Lo que robustece a los pueblos es su credo, no el hacer del pueblo un credo en sí (carta de presentación de la modernidad). Es ahí donde germina el estilo español, que lleva la defensa del catolicismo a niveles caballerescos tal como decía García Morente en su obra Idea de la Hispanidad. Pero, como ya se ha escrito, la religión es tomada en la cinta por un elemento más; esto es, se reconoce su importancia histórica, más su importancia queda supeditada a la historia. Sin embargo, en una comunidad política de las que casi ya no quedan, la característica social de la religión es su sempiterna omnipresencia. Es el mazo que horroriza al mundo negrolegendario, que tiene la religión católica por una inmensa mácula que solo el humanismo autónomo puede borrar a base de dosis frenéticas de progreso.

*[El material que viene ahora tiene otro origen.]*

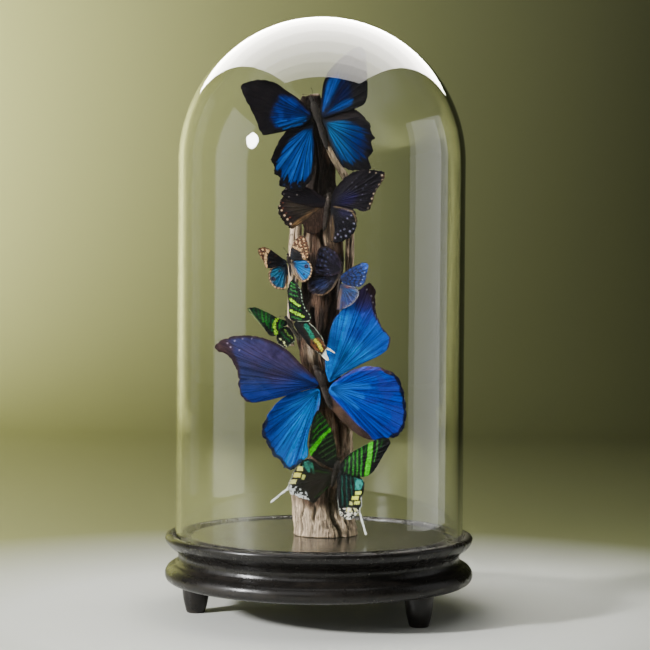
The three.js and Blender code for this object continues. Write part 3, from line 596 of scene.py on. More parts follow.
# ------------------------------------------------------------------ driftwood
TRUNK = np.array([
    [52.0, -17.4, 25.6, -19.2, 17.6], [57.0, -16.8, 25.0, -19.0, 16.8], [64.0, -17.6, 22.8, -18.6, 16.0],
    [72.5, -18.6, 20.6, -18.0, 15.4], [82.0, -18.2, 18.4, -17.6, 14.6], [95.0, -12.4, 21.0, -17.2, 14.0],
    [108.5, -3.0, 22.6, -16.6, 13.0], [125.0, -3.8, 21.6, -15.6, 12.0], [141.0, -5.0, 18.0, -14.6, 11.4],
    [154.5, -8.4, 14.0, -14.0, 11.0], [168.0, -13.2, 11.0, -13.4, 10.8], [182.0, -16.2, 9.8, -13.0, 10.4],
    [194.5, -15.6, 11.4, -12.4, 9.6], [208.0, -14.2, 12.8, -12.2, 9.6], [221.0, -13.2, 14.0, -12.6, 10.0],
    [234.5, -12.4, 14.6, -13.0, 10.2], [248.0, -12.6, 13.6, -13.4, 10.0], [264.0, -11.0, 11.8, -14.2, 9.6],
    [281.0, -11.0, 9.6, -13.4, 8.8], [298.0, -9.6, 8.4, -12.2, 8.0], [314.5, -11.0, 5.6, -11.6, 7.2],
    [331.0, -14.4, 2.6, -11.0, 6.6], [340.0, -15.4, 0.6, -9.0, 5.8], [344.2, -15.0, 0.2, -8.0, 5.0]])
LEFT_LIMB = np.array([
    [177.0, -18.6, -7.4, 1.0, 1.2], [184.0, -20.0, -7.8, 1.8, 2.2], [194.0, -20.2, -8.2, 2.4, 3.0], [206.0, -19.4, -8.4, 2.8, 3.4],
    [220.0, -18.4, -8.4, 3.5, 3.9], [232.0, -17.8, -8.2, 4.2, 4.3], [246.0, -17.4, -7.8, 4.2, 4.3], [256.0, -17.0, -7.0, 4.0, 4.0], [262.0, -16.6, -6.4, 2.8, 2.8]])
RIGHT_LIMB = np.array([
    [206.0, 16.4, -3.4, 2.0, 2.6], [222.0, 18.0, -3.6, 2.7, 3.4], [237.0, 19.0, -4.0, 3.2, 4.0],
    [256.0, 18.8, -4.2, 3.0, 4.0], [272.0, 18.0, -4.4, 2.9, 3.4], [286.0, 17.2, -5.2, 3.0, 3.2],
    [294.0, 12.6, -7.6, 3.0, 3.2], [302.0, 7.4, -9.6, 2.7, 3.0], [309.0, 4.0, -10.4, 2.0, 2.2]])


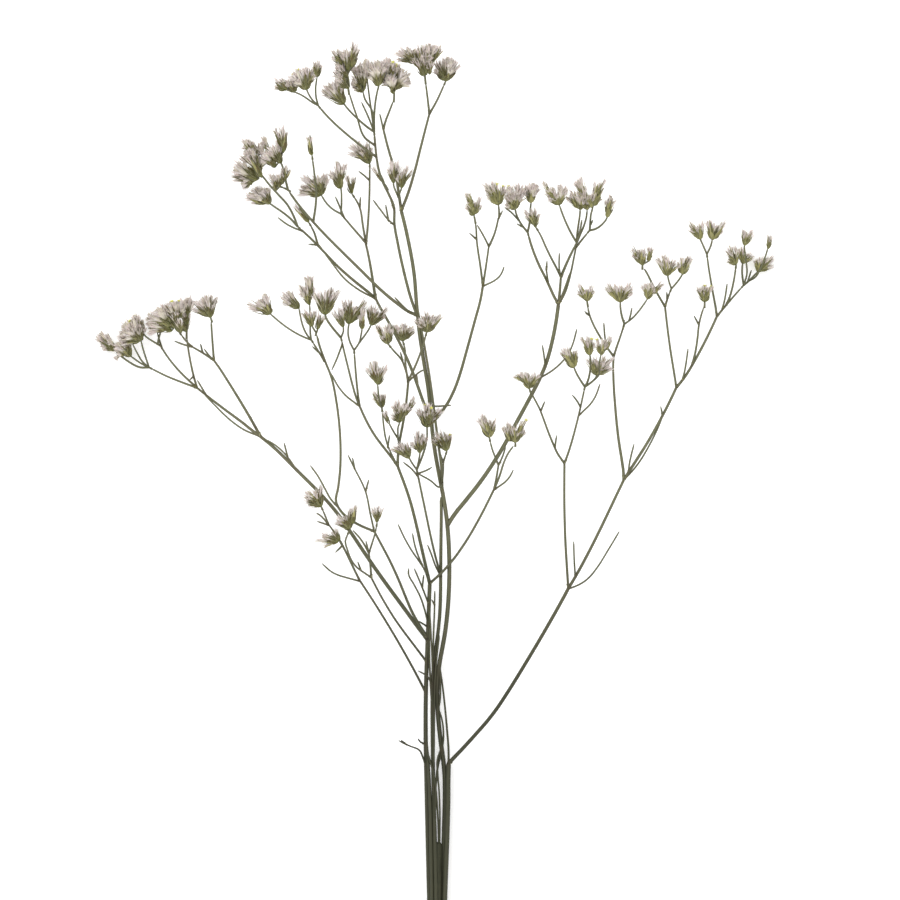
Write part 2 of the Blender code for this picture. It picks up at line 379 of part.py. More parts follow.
def centre(outer, second, main, beside):
    """The sprays in front of the main strand, which stand highest when the spray lies down."""
    rising = grow(outer, (1.25, 1.0), (-2.6, 150.6), (-3.7, 154.3), (-4.7, 158.8), (-6.1, 165),
                  (-7.8, 172.5), (-9.5, 179.8), (-11.6, 185.6), (-13.7, 191), (-14.4, 193, 26))
    dead = grow(outer, FINE, (-2.7, 149), (-4.6, 155.4, 15), (-6.8, 158.4), (-9.6, 162.2), (-12, 166.7),
                (-14, 171.3, 24))
    grow(dead, FINE, (-5, 156.4), (-7, 160.2, 19), (-8.2, 163.9), (-8.8, 168, 24))
    up = grow(rising, (1.0, 0.85), (-14.4, 193), (-14, 197), (-13.6, 200.5), (-12.2, 207.5), (-11.2, 212),
              (-10.8, 217), (-10.1, 223.7, 41))
    left = grow(up, TWIG, (-10.1, 223.7), (-11.2, 227), (-12.3, 230.3), (-15.4, 233.2),
                (-16.6, 234.8, 47))
    head("centre_head_1", left, ((-17.4, 236), (-21.8, 242.4), -3), ((-17.2, 236.4), (-18.5, 242.4), 2),
         ((-16.8, 236.2), (-16.1, 241.4), 5, NARROW))
    right = grow(up, TWIG, (-10.1, 223.7), (-8.9, 225.3), (-7.4, 228.6), (-5.9, 232.2), (-4.4, 237.2),
                 (-3.9, 239, 46))
    head("centre_head_2", right, ((-4.8, 240.2), (-8.4, 244.8), -2, NARROW),
         ((-3.9, 240.4), (-5, 245.8), 3), ((-3.5, 240.2), (-1, 246.4), 5),
         ((-3.2, 240.2), (2.4, 246.6), -2))
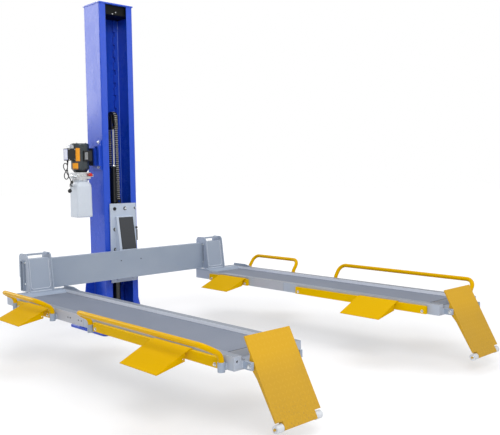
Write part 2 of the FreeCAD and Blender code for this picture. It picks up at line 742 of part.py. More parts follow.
def rail_sockets(side):
    parts = []
    for y in SOCKET_Y:
        tube = rod((SOCKET_X, y, RUN_Z0 - 10), (SOCKET_X, y, SOCKET_TOP), SOCKET_R)
        tube = tube.cut(rod((SOCKET_X, y, RUN_Z0 - 11), (SOCKET_X, y, SOCKET_TOP + 1), TUBE_R))
        parts.append(tube)
        parts.append(block(RUN_OUT, SOCKET_X - TUBE_R - 1, y - 12, y + 12, RUN_Z0 - 2, RUN_Z0 + 34))
    shape = Part.makeCompound(parts)
    return shape if side > 0 else mirror(shape)


def bent_tube(points, bend, radius):
    """Round tube along straight runs joined by arcs of the given bend radius."""
    pts = [V(*p) for p in points]
    edges = []
    start = pts[0]
    for i in range(1, len(pts) - 1):
        into = (pts[i - 1] - pts[i]).normalize()
        away = (pts[i + 1] - pts[i]).normalize()
        half = 0.5 * into.getAngle(away)
        reach = bend / math.tan(half)
        centre_dir = (into + away).normalize()
        middle = pts[i] + centre_dir * (bend / math.sin(half) - bend)
        a = pts[i] + into * reach
        b = pts[i] + away * reach
        if (a - start).Length > 1e-6:
            edges.append(Part.makeLine(start, a))
        edges.append(Part.Arc(a, middle, b).toShape())
        start = b
    edges.append(Part.makeLine(start, pts[-1]))
    spine = Part.Wire(edges)
    ring = Part.Wire([Part.makeCircle(radius, pts[0], pts[1] - pts[0])])
    return spine.makePipeShell([ring], True, True)


def guard_rails(side):
    """Two side guards whose legs stand in sockets and whose upper runs lean out from the runway."""
    parts = []
    x_top, z_top = GUARD_FAR if side > 0 else GUARD_NEAR
    foot_z = RUN_Z0 - 6
    for y0, y1 in (SOCKET_Y[:2], SOCKET_Y[2:]):
        pts = [(SOCKET_X, y0, foot_z), (SOCKET_X, y0, NECK_Z), (x_top, y0, z_top)]
        pts += [(x_top, y1, z_top), (SOCKET_X, y1, NECK_Z), (SOCKET_X, y1, foot_z)]
        parts.append(bent_tube(pts, GUARD_BEND, TUBE_R))
    shape = Part.makeCompound(parts)
    return shape if side > 0 else mirror(shape)


# End ramps, drawn flat and then turned down about the hinge


def swing(shape):
    out = shape.copy()
    out.rotate(V(0, HINGE_Y, HINGE_Z), V(1, 0, 0), RAMP_DROP)
    return out


def end_ramp(side):
    """Ramp plate with side flanges that deepen into hinge lugs, and the roller axle in its foot."""
    x0 = RUN_MID - RAMP_HALF
    x1 = RUN_MID + RAMP_HALF
    top = HINGE_Z + 20
    y_in = HINGE_Y + RAMP_UP
    y_out = HINGE_Y - RAMP_DOWN
    y_notch = y_out + ROLLER_NOTCH
    foot0 = x0 + ROLLER_L + 2
    foot1 = x1 - ROLLER_L - 2
    plate = block(x0, x1, y_notch, y_in, top - RAMP_T, top)
    tongue = block(foot0, foot1, y_out, y_notch, top - RAMP_T, top)
    edge = block(foot0, foot1, y_out, y_out + RAMP_T, top - 28, top)
    lug = HINGE_Z - 14
    flange = [(y_in, top), (y_in, top - RAMP_LIP), (HINGE_Y + 56, top - RAMP_LIP), (HINGE_Y + 24, lug)]
    flange += [(HINGE_Y - 24, lug), (HINGE_Y - 76, top - 22), (y_notch, top - RAMP_LIP), (y_notch, top)]
    left = prism_x(flange, x0, x0 + 5)
    right = prism_x(flange, x1 - 5, x1)
    shape = fuse([plate, tongue, left, right, edge])
    bore = rod((x0 - 1, HINGE_Y, HINGE_Z), (x1 + 1, HINGE_Y, HINGE_Z), PIN_R + 0.08)
    shape = shape.cut(bore)
    y = y_out + AXLE_IN
    z = top - ROLLER_R
    parts = [shape, rod((x0 - 8, y, z), (x1 + 8, y, z), AXLE_R)]
    for x in (foot0, foot1 - 6):
        parts.append(block(x, x + 6, y_out + RAMP_T, y + 30, z - 10, top - RAMP_T))
    shape = swing(fuse(parts))
    return shape if side > 0 else mirror(shape)


def rollers(side):
    y = HINGE_Y - RAMP_DOWN + AXLE_IN
    z = HINGE_Z + 20 - ROLLER_R
    parts = []
    for x in (RUN_MID - RAMP_HALF, RUN_MID + RAMP_HALF - ROLLER_L):
        wheel = rod((x, y, z), (x + ROLLER_L, y, z), ROLLER_R)
        parts.append(wheel.cut(rod((x - 1, y, z), (x + ROLLER_L + 1, y, z), AXLE_R)))
    shape = swing(Part.makeCompound(parts))
    return shape if side > 0 else mirror(shape)


save("base_plate", base_plate())
save("column", column())
save("column_cap", column_cap())
save("foot_gussets", foot_gussets())
save("latch_rack", latch_rack())
save("top_block", top_block())
save("cylinder_barrel", cylinder_barrel())
save("piston_rod", piston_rod())
save("sheave_head", sheave_head())
save("sheave", sheave())
save("lift_chain", lift_chain())
save("unit_bracket", unit_bracket())
save("unit_spacer", unit_spacer())
save("motor_body", motor_body())
save("motor_cover", motor_cover())
save("control_box", control_box())
save("terminal_box", terminal_box())
save("pump_block", pump_block())
save("oil_tank", oil_tank())
save("lowering_lever", lowering_lever())
save("valve_knob", valve_knob())
save("power_cord", power_cord())
save("cord_plug", cord_plug())
save("carriage_plate", carriage_plate())
save("carriage_frame", carriage_frame())
save("slide_pads", slide_pads())
save("carriage_wedge", carriage_wedge())
save("wedge_panel", wedge_panel())
save("lock_release", lock_release())
save("cross_beam", cross_beam())
for label, sign in (("near", -1), ("far", 1)):
    save(label + "_bracket", bracket(sign))
    save(label + "_runway_frame", runway_frame(sign))
    save(label + "_rear_shelf", rear_shelf(sign))
    save(label + "_deck", deck(sign))
    save(label + "_ramp_hinge", ramp_hinge(sign))
    save(label + "_side_bars", side_bars(sign))
    save(label + "_side_ramps", side_ramps(sign))
    save(label + "_rail_sockets", rail_sockets(sign))
    save(label + "_guard_rails", guard_rails(sign))
    save(label + "_end_ramp", end_ramp(sign))
    save(label + "_rollers", rollers(sign))
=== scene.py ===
"""Studio picture of a single post lift for small utility vehicles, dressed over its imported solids.

Lengths in mesh code are millimetres and are scaled once, when a piece is made. Lamps, camera and the
cord are in metres. The origin is on the floor under the post, +Z is up, -Y points along the runways
to the drive on end and +X points to the far runway.
"""
import math

import bmesh
import bpy
from mathutils import Matrix, Vector


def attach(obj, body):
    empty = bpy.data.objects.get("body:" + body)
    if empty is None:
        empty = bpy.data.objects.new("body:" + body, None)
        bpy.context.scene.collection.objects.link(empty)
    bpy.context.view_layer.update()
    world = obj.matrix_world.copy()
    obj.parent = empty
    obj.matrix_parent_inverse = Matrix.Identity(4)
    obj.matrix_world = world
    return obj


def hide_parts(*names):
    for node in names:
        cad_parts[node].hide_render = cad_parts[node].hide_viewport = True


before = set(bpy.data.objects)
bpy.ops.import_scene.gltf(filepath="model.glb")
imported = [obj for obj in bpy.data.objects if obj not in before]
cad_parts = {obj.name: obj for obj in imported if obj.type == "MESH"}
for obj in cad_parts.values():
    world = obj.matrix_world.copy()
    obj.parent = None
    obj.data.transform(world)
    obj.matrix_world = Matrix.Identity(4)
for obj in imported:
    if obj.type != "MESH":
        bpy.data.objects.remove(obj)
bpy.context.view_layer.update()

MM = 0.001
SIDEWAYS = (1.0, 0.0, 0.0)
REARWARDS = (0.0, 1.0, 0.0)
UPWARDS = (0.0, 0.0, 1.0)

# The floor brightens between these distances from the lift's middle, in metres
FLOOR_MIDDLE = (0.0, -1.4, 0.0)
FLOOR_NEAR = 2.2
FLOOR_FAR = 7.0

# Sizes of patterns, in millimetres. Orange peel is really about 2 mm across, ground metal 0.2 mm and
# moulded grain 0.4 mm: all three are too fine to show, and are drawn as coarse as they need to be.
CLOUD_MM = 240.0
SPECK_MM = 3.2
PEEL_MM = 6.0
GROUND_MM = 1.5
TARNISH_MM = 30.0
GRAIN_MM = 1.2
TONE_MM = 60.0
SHEEN_MM = 25.0

# Camera, as it stood for the photograph
LENS_IN_WIDTHS = 701.44 / 500
SENSOR = 36.0
EYE = (-3.5239, -5.6647, 1.3999)
LOOK_TURN = math.radians(-42.93)
LOOK_DOWN = math.radians(3.69)
LOOK_ROLL = math.radians(-0.814)

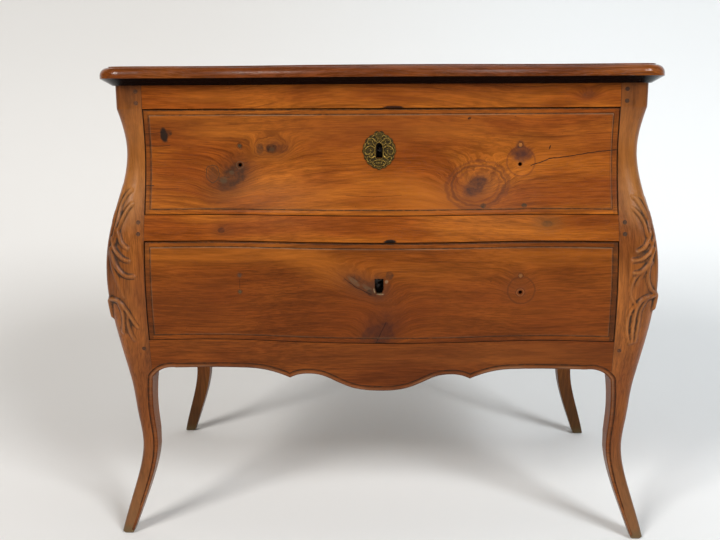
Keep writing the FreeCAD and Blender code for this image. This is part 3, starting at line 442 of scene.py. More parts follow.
@dataclass
class EdgeBead:
    """The rounded lip that follows the apron's lower edge and runs down the legs' inner arrises.

    The profile holds the share of the width, the share of the rise and the dirt and painted shade at each
    station.
    """

    width: float = 8.6
    rise: float = 1.5
    toe_width: float = 5.5
    toe: float = 6.0
    cusp_x: float = 168.5
    cusp_drop: float = 16.5
    flat_x: float = 245.0
    spring_x: float = 385.0
    spring_drop: float = 19.5
    profile: tuple[tuple[float, float, float], ...] = (
        (0.015, -0.3, 0.2), (0.02, 0.12, 0.2), (0.10, 0.62, 0.0), (0.22, 0.88, 0.0), (0.40, 1.0, 0.0),
        (0.58, 0.93, 0.0), (0.74, 0.66, 0.1), (0.86, 0.28, 0.6), (0.93, 0.10, 1.0), (1.05, 0.07, 1.0),
        (1.13, 0.06, 0.5), (1.20, -0.25, 0.0),
    )

    def half_line(self) -> np.ndarray:
        """Points along the right half, from the middle of the apron to the toe."""
        flat = CASE.apron_z
        x = spread(0, self.cusp_x, 2.2)
        scallop = np.stack((x, flat - CASE.apron_fall(x)), 1)
        t = spread(0, 1, 0.05)[1:, None]
        cusp, rise = np.array((self.cusp_x, flat - self.cusp_drop)), np.array((self.flat_x, flat))
        ease = np.array(((self.cusp_x + self.flat_x) / 2, flat))
        sweep = cusp * (1 - t) ** 2 + 2 * ease * t * (1 - t) + rise * t**2
        x = spread(self.flat_x, self.spring_x, 5)[1:]
        level = np.stack((x, np.full_like(x, flat)), 1)
        leg_top = (CASE.post_in, flat - self.spring_drop)
        bend = self.arc((self.spring_x, flat), (415.7, flat - 4.9), leg_top)[1:]
        z = spread(leg_top[1], self.toe, 4.0)[1:]
        return np.concatenate((scallop, sweep, level, bend, np.stack((CASE.post_in + CASE.leg(z), z), 1)))

    @staticmethod
    def arc(start: Point, middle: Point, end: Point, count: int = 14) -> np.ndarray:
        """Points along the arc through three points."""
        a, b, c = (complex(*p) for p in (start, middle, end))
        w = (c - a) / (b - a)
        centre = (b - a) * (w - abs(w) ** 2) / (2j * w.imag) + a
        turns = np.linspace(np.angle(a - centre), np.angle(c - centre), count)
        ring = centre + abs(a - centre) * np.exp(1j * turns)
        return np.stack((ring.real, ring.imag), 1)

    def build(self, material: Material) -> Object:
        """Builds the whole lip, from toe to toe."""
        half = self.half_line()
        line = np.concatenate((half[::-1] * (-1, 1), half[1:]))
        run = np.gradient(line, axis=0)
        run /= np.linalg.norm(run, axis=1)[:, None]
        inward = np.stack((-run[:, 1], run[:, 0]), 1)
        for _ in range(2):
            inward[1:-1] = (inward[:-2] + 2 * inward[1:-1] + inward[2:]) / 4
        inward /= np.linalg.norm(inward, axis=1)[:, None]
        if inward[len(line) // 2, 1] < 0:
            inward = -inward
        share, lift, dirt_and_shade = np.array(self.profile).T
        skin = Skin("apron_lip", range(len(line)), share)
        low = step(line[:, 1], 40.0, 220.0)[:, None]
        wide = self.toe_width + (self.width - self.toe_width) * low
        x = line[:, :1] + inward[:, :1] * share * wide
        z = line[:, 1:] + inward[:, 1:] * share * wide
        far = np.abs(line[:, 0])
        for sign in (-1, 1):
            cusp = sign * self.cusp_x
            here = np.abs(line[:, 0] - cusp) < 30
            beyond, within = here & (far > self.cusp_x), here & (far < self.cusp_x)
            x[beyond] = np.where(np.abs(x[beyond]) < self.cusp_x, cusp, x[beyond])
            x[within] = np.where(np.abs(x[within]) > self.cusp_x, cusp, x[within])
        y = CASE.front_y(np.clip(x, -CASE.half_w, CASE.half_w), z)
        height = np.where(lift < 0, lift, lift * self.rise * (0.6 + 0.4 * low))
        # The dark share paints a shadow line in the groove beside the bead, with dirt; the pale share paints
        # a highlight along its crown, with wear.
        skin.dirt_and_shade = np.broadcast_to(dirt_and_shade, x.shape)
        skin.wear_and_highlight = np.broadcast_to(bell(share - 0.4, 0.2) * 0.55, x.shape)
        return skin.lay((x, y - height, z), (x, y + 0.8, z), material)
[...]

Nótese que para ese mundo occidental y profanamente actualizado, la cristiandad hispánica es una gigantesca mancha en el relieve europeo, y mundanizar el asunto religioso bajo la pátina de la globalización es una concesión a los adversarios de (lo que queda de) España. Se quiera o no, España fue la antítesis de Europa por el celo y ahínco con los que defendió su credo. La defensa de la fe como causa común era y sigue siendo incompatible con lo que se insiste en llamar civilización occidental y los proyectos modernizantes que la embleman, el más sonoro, el de la globalización: un gigantesco éter económico de disolución de los pueblos e identidades.
El documental, consigue salvar la honra del envoltorio político y cultural de nuestro pasado, sin terminar de entrar en el meollo de la Hispanidad. Para establecer una analogía entre la globalización y el Imperio español, admite un criterio concordístico segun el cual dos situaciones civilizatorias son homologables si presentan características parecidas aun siendo de finalidad muy distinta. Como resultado, España, la primera globalización adolece de un cervantinismo castrado. En sentido traslaticio, estaríamos ante un Quijote domesticado y travestido de Alonso Quijano, por la apelación a la globalización y al ethos cultural. Una visión humanista y occidentalizante que no se termina de corresponder con el caballero cristiano que reivindicaba Manuel García Morente. Factor que siempre conviene a los portadores del enemigo conceptual, ahora paladines de la Unión Europea y de las organizaciones mundialistas.
España no es solo lo que hizo Juan Sebastián Elcano, también (y sobre todo) es el porqué lo hizo: dejó cierto en sus memorias que dio la vuelta al mundo con el único fin de “gloriar a Dios“. Sintiéndolo mucho, llamar a eso globalización es como llamar “alpinismo” a la elevación del alma.
Es de justicia encomiar todos los esfuerzos por dignificar la historia de la nación española hallados en el documental, y felicitar en ese sentido al director y a todos los partícipes de este proyecto necesario. Pero también es de justicia enmendar que España no fue una globalización, sino algo que sobrepuja con creces el término, como lo es dar testimonio de la fe católica y gloriar a Dios en todas partes, sin descanso y de manera inasequible al desaliento.
Lo sentenciaba Jaime Balmes: “La vivencia extrema y marcial del credo católico es el sello verdaderamente español“. Hasta un antiguo gregario del adversario como Alfonso Guerra puede entender la verdad que desentraña Balmes: todos los españoles de un lado y otro del Atlántico son tan católicos como la madre que los parió, la Iglesia católica.